Mylah followed me everywhere I went, slept at the end of my bed, stayed on a bed beside my desk while I worked, and her and Slim both went with me on errands. It took a step stool and a helping hand to get her in and out of the car, but she loved to go for a ride.
I had two nick names for her: “old lady” and “smylah”. Because she had the oldest, kindest eyes – full of stories I wish she could tell me. And because she smiled at me sometimes. Especially when I would lie down on her big fluffy bed and cuddle her, or look over at her and whisper “I love you.”
Her Last Week
During her last week she became distant with me. And not just with me, but also with her “green ducky” – which she toted with her everywhere, and curled up with to sleep. At one point I was concerned she couldn’t see me, but it turned out she was just ignoring me. :p
She just seemed “moody” or tired, but I kept a close eye on her. She was eating and drinking and going out (potty) like normal, and seemed okay otherwise. It’s just that she would go off by herself – sleep in another room – and seemed a bit distant. Nothing major.
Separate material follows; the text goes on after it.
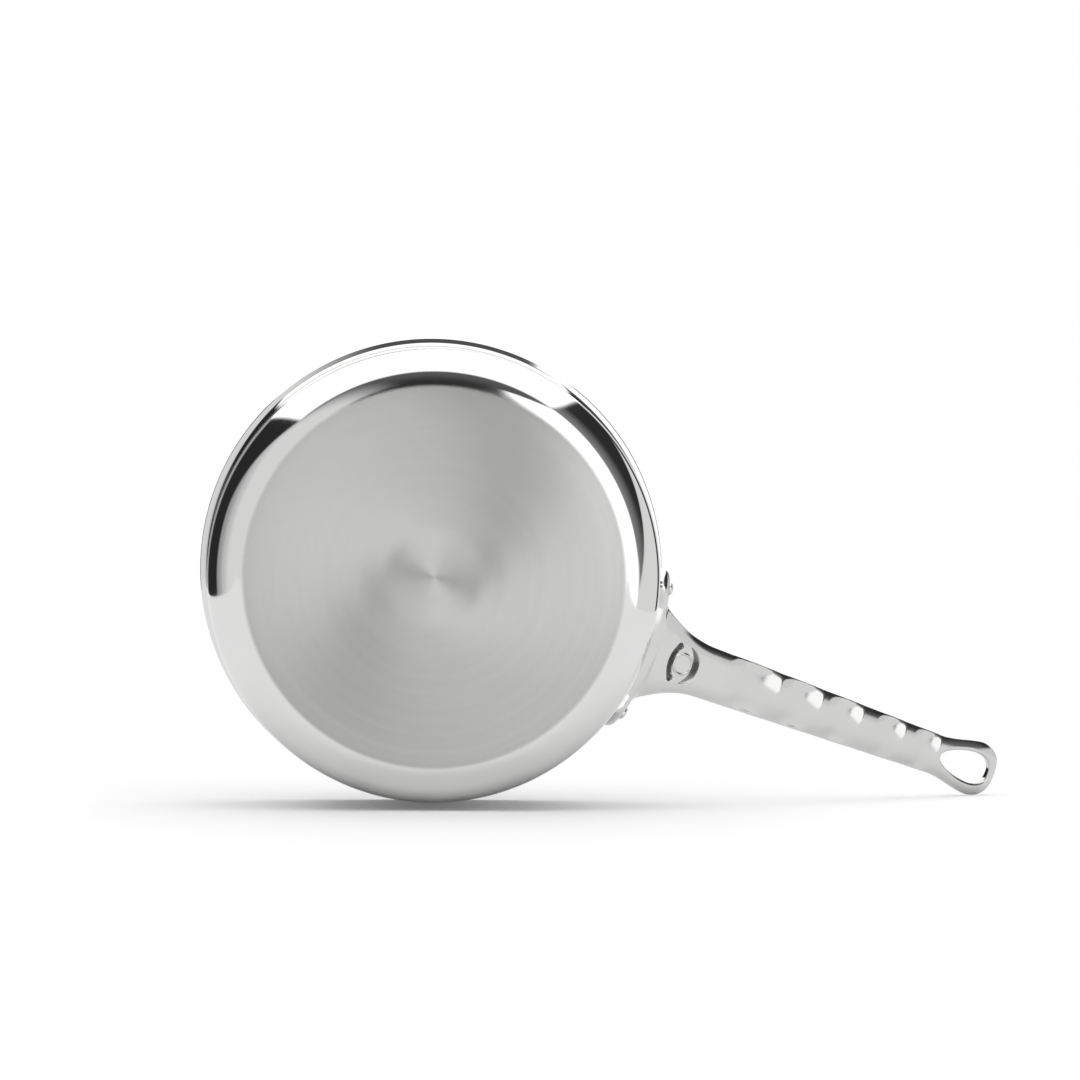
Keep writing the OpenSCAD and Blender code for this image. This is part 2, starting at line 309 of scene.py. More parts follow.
# points in metres and faces become an object in the scene
def addObject(name, points, faces):
    mesh = bpy.data.meshes.new(name)
    mesh.from_pydata(np.asarray(points).tolist(), [], [list(map(int, face)) for face in faces])
    mesh.update()
    made = bpy.data.objects.new(name, mesh)
    scene.collection.objects.link(made)
    return made


# points in millimetres and faces become a piece that stands for a CAD node
def addPiece(name, points, faces, node, material):
    piece = addObject(name, np.asarray(points) * mm, faces)
    piece.data.materials.append(material)
    piece.data.shade_smooth()
    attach(piece, "root")
    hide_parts(node)
    return piece


# an arc in the half section: centre plus radius times (cos, sin), from one angle to another
def arc(centre, radius, start, end, steps):
    turn = np.linspace(start, end, steps + 1)
    return np.stack([centre[0] + radius * np.cos(turn), centre[1] + radius * np.sin(turn)], 1)


def line(start, end, steps):
    return np.linspace(start, end, steps + 1)


# points of the lip's flat, at a depth below its outer face and a distance past the bend
def lipPoints(depth, past):
    return (np.array([lipR, lipZ]) + np.multiply.outer(pan["lipBend"] + depth, lipInward)
            + np.multiply.outer(past, lipAlong))


# where the flat ends at a depth: its length, less what the nearer round corner takes off
def lipEnd(depth):
    cornerDepth = np.maximum(pan["lipRound"] - np.minimum(depth, sheet - depth), 0)
    return pan["lipFlat"] - pan["lipRound"] + np.sqrt(pan["lipRound"] ** 2 - cornerDepth ** 2)


# the sheet's surface at a depth below the outer face: base, bend, wall and lip as one half section
def sheetSection(depth):
    steps, bend = pan["steps"], pan["bendRadius"]
    radius = outerRadius - depth
    lipBend = pan["lipBend"] + depth
    return np.concatenate([
        line([0.0, depth], [flatRadius, depth], steps["base"]),
        arc([flatRadius, bend], bend - depth, -math.pi / 2, 0, steps["bend"])[1:],
        line([radius, bend], [radius, lipZ], steps["wall"])[1:],
        arc([lipR, lipZ], lipBend, math.pi, math.pi - pan["lipTurn"], steps["lip"])[1:],
        line(lipPoints(depth, 0.0), lipPoints(depth, lipEnd(depth)), steps["flat"])[1:],
    ])


# one sheet: its outer face, its share of the lip's end, and its inner face back to the axis
def layerSection(outer, inner):
    share = np.cos(np.linspace(0, math.pi, pan["steps"]["end"]))
    depths = (outer + inner) / 2 + (outer - inner) / 2 * share
    return np.concatenate([
        sheetSection(outer), lipPoints(depths, lipEnd(depths))[1:-1], sheetSection(inner)[::-1]])


# faces of a closed skin of rings: a first point, rows of points round the axis, a last point
def ringFaces(rows, turns):
    j = np.arange(turns)
    k = (j + 1) % turns
    row = 1 + np.arange(rows - 1)[:, None] * turns
    quads = np.stack([row + j, row + k, row + turns + k, row + turns + j], -1).reshape(-1, 4)
    last = 1 + (rows - 1) * turns
    foot = np.stack([np.zeros(turns, int), 1 + k, 1 + j], -1)
    head = np.stack([last + j, last + k, np.full(turns, last + turns)], -1)
    return list(foot) + list(quads) + list(head)


# a half section (radius, height) turned about Z; its first and last points lie on the axis
def turned(section, turns):
    angle = np.arange(turns) * 2 * math.pi / turns
    radius, height = section[1:-1, :1], section[1:-1, 1:]
    rings = np.stack([radius * np.cos(angle), radius * np.sin(angle),
                      np.repeat(height, turns, 1)], -1).reshape(-1, 3)
    points = np.concatenate([[[0, 0, section[0, 1]]], rings, [[0, 0, section[-1, 1]]]])
    return points, ringFaces(len(radius), turns)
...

Then late Sunday evening she got sick. She threw up a clear foamy liquid. She was also pacing and restless, but not complaining – no crying or whining. As the night wore on she started behaving oddly, trying to get into small spaces – like behind furniture and under the lower deck – which was very unusual for her.
Monday, June 11th
First thing the next morning I called my vet to let them know, and then took her to the veterinary hospital. She was still drinking water and going potty, still no other symptoms, but I thought it best to get her in right away.
She was already in shock by the time we got there, and started bloating up quickly. The doctor also said she was severely dehydrated – which surprised me, given she was still drinking and peeing, and not acting lethargic.
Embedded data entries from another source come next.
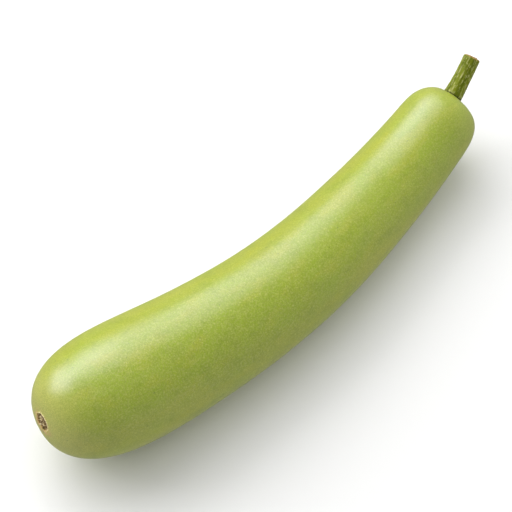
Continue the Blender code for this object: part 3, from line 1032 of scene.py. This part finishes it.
# %% Lights
ROOM_LIGHT = 0.29


def soft_lamp(name, turn, rise, distance, width, height, power, mirrored=True):
    """A softbox facing the gourd: its turn round the table and its rise above it in degrees."""
    turn, rise = math.radians(turn), math.radians(rise)
    direction = Vector((math.cos(turn) * math.cos(rise), math.sin(turn) * math.cos(rise), math.sin(rise)))
    lamp_data = bpy.data.lights.new(name, "AREA")
    lamp_data.shape = "RECTANGLE"
    lamp_data.size, lamp_data.size_y = width, height
    lamp_data.energy = power
    lamp = bpy.data.objects.new(name, lamp_data)
    bpy.context.scene.collection.objects.link(lamp)
    lamp.location = AIM + direction.normalized() * distance
    lamp.rotation_euler = direction.to_track_quat("Z", "Y").to_euler()
    lamp.visible_glossy = mirrored
    print(name, "gives", power, "W")


soft_lamp("long_softbox", turn=64, rise=51, distance=1.6, width=1.5, height=1.8, power=13.0)
soft_lamp("core_softbox", turn=70, rise=46, distance=1.55, width=0.6, height=0.8, power=3.2)
soft_lamp("blossom_softbox", turn=119, rise=35, distance=1.6, width=1.1, height=1.2, power=14.0)
soft_lamp("overhead_softbox", turn=45, rise=88, distance=2.4, width=3.4, height=3.4, power=26.5,
          mirrored=False)
soft_lamp("fill_softbox", turn=-25, rise=20, distance=2.4, width=3.0, height=1.6, power=13.5,
          mirrored=False)
world = bpy.data.worlds.new("bright_room")
world.use_nodes = True
world.node_tree.nodes["Background"].inputs["Color"].default_value = (1.0, 1.0, 1.0, 1.0)
world.node_tree.nodes["Background"].inputs["Strength"].default_value = ROOM_LIGHT
bpy.context.scene.world = world
bpy.context.scene.view_settings.view_transform = "Standard"
bpy.context.scene.view_settings.look = "None"

# %% [markdown]
# ## Sizes and the end
#
# The bounds of the solid and of the fine pieces are printed, so that it can be
# seen at once that the fine skin stays inside the solid.

# %% Print the sizes and finish
visual_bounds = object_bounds()
for name, (low, high) in (("solid", cad_bounds), ("visual", visual_bounds)):
    print(name, "box, mm:", [round(c / MM, 2) for c in low], [round(c / MM, 2) for c in high])
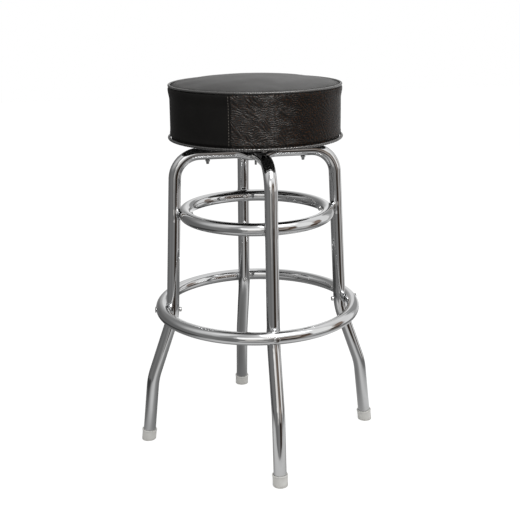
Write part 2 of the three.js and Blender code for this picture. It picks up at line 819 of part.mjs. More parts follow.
const boltHoleRadius = swivelBoltDiameter / 2 + seatGap;
const screwHoleRadius = seatScrewDiameter / 2 + seatGap;
piece(stool, "swivel_bottom_plate", swivelPlate(boltHoleRadius), "blackSteel").position.z = swivelBottom;
const topPlate = piece(stool, "swivel_top_plate", swivelPlate(screwHoleRadius), "blackSteel");
topPlate.rotation.x = Math.PI;
topPlate.position.z = swivelTop;
piece(stool, "swivel_ball_cage", ballCage(), "zinc").position.z = bearingHeight;
piece(stool, "swivel_rivet", swivelRivet(), "zinc").position.z = bearingHeight;
for (let i = 0; i < ballCount; i += 1) {
  const angle = (i / ballCount) * 2 * Math.PI;
  const ball = new THREE.SphereGeometry(ballDiameter / 2, ballWidthFacets, ballHeightFacets);
  const mesh = piece(stool, `swivel_ball_${i + 1}`, ball, "zinc");
  mesh.position.set(raceRadius * Math.cos(angle), raceRadius * Math.sin(angle), bearingHeight);
}

piece(stool, "seat_board", seatBoard(), "plywood");
piece(stool, "foam_pad", foamPad(), "foam");
piece(stool, "seat_top_panel", topPanel(), "vinyl");
piece(stool, "seat_band", coverBand(), "vinyl");
piece(stool, "top_welt", welt(topWeltCentre, topBead), "vinyl");
piece(stool, "bottom_welt", welt(bottomWeltCentre, bottomBead), "vinyl");
piece(stool, "dust_cover", dustCover(), "cloth");

export default stool;
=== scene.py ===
import math

import bmesh
import bpy
import numpy as np
from mathutils import Matrix, Vector


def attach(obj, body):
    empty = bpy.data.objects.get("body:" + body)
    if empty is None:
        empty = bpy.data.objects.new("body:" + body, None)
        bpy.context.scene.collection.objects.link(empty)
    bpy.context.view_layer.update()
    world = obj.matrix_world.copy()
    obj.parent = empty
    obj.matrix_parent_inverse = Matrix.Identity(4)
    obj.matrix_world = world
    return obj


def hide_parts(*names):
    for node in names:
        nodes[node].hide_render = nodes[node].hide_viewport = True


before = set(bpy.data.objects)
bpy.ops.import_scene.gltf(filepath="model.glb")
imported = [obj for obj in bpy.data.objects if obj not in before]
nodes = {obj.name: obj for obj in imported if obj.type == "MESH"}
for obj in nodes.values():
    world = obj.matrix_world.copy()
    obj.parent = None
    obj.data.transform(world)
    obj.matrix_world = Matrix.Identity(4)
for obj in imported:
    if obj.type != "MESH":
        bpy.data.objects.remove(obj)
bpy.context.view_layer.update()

scene = bpy.context.scene

# The camera stands 1.83 m from the swivel's axis and a little above the seat. It is turned past
# the front leg, and its shift brings the whole stool into the frame.
view_distance, view_height = 1.8308, 0.9407
view_turn, view_tilt, view_roll = math.radians(9.68), math.radians(-12.68), math.radians(-0.69)
away = Vector((math.sin(view_turn), math.cos(view_turn), 0))
level = Vector((math.cos(view_turn), -math.sin(view_turn), 0))
ahead = away * math.cos(view_tilt) + Vector((0, 0, math.sin(view_tilt)))
overhead = level.cross(ahead)
across = level * math.cos(view_roll) + overhead * math.sin(view_roll)
upward = overhead * math.cos(view_roll) - level * math.sin(view_roll)
camera = bpy.data.objects.new("camera", bpy.data.cameras.new("camera"))
camera.data.sensor_width = 36
camera.data.lens = 63.53
camera.data.shift_x = 0.0075
camera.data.shift_y = -0.1346
camera.matrix_world = Matrix((across, upward, -ahead)).transposed().to_4x4()
camera.location = -away * view_distance + Vector((0, 0, view_height))
scene.collection.objects.link(camera)
scene.camera = camera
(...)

I felt terrible. It all happened so fast, and progressed so quickly.
It had been a 1 hour 15 minute drive to get there, and she seemed like her usual self – enjoying the ride. When we walked in she wanted to greet everyone in the waiting area, along with their birds and cats and pups. She has such a sweet demeanor and is such a lover. You would have never known she was in pain, or that she was dying.
I certainly didn’t… She never once complained. In hindsight, it made me wonder how much pain she was in before with her back and her hind legs. Every time she fell she would just struggle a bit, then get right back up and keep going. A time or two she “peeped” but it was rare.
The doctor ran tests and did an x-ray, and saw that her stomach had twisted.
Danes are most susceptible to this condition of the stomach flipping or twisting, but it happens in other large breeds as well. From what I understand it can happen at any time, but is most common toward the end, in the last years. Once the stomach becomes contorted it can cause damage to the liver, pancreas and heart.
Mylah passed away that afternoon. I was sitting in the floor in front of her wiping her mouth (she was drooling). She walked forward and laid down, and put her head in my lap. I bent over and put my forehead to hers, rubbing her ears and whispering to her… when I felt her stop breathing.
With tears rolling down my face, I just held her. And I imagined her in a place where she was running through the grass with no pain and no limp… free and happy.
I had no idea I would be coming back without her when we left home that morning. It was one of the hardest trips I’ve ever had to make. It all happened so fast. I was completely stunned.
I’m glad she is no longer suffering. And I’m so very glad I had the short time with her that I did. She added something so special to my life – a love that I will continue to hold in my heart… forever.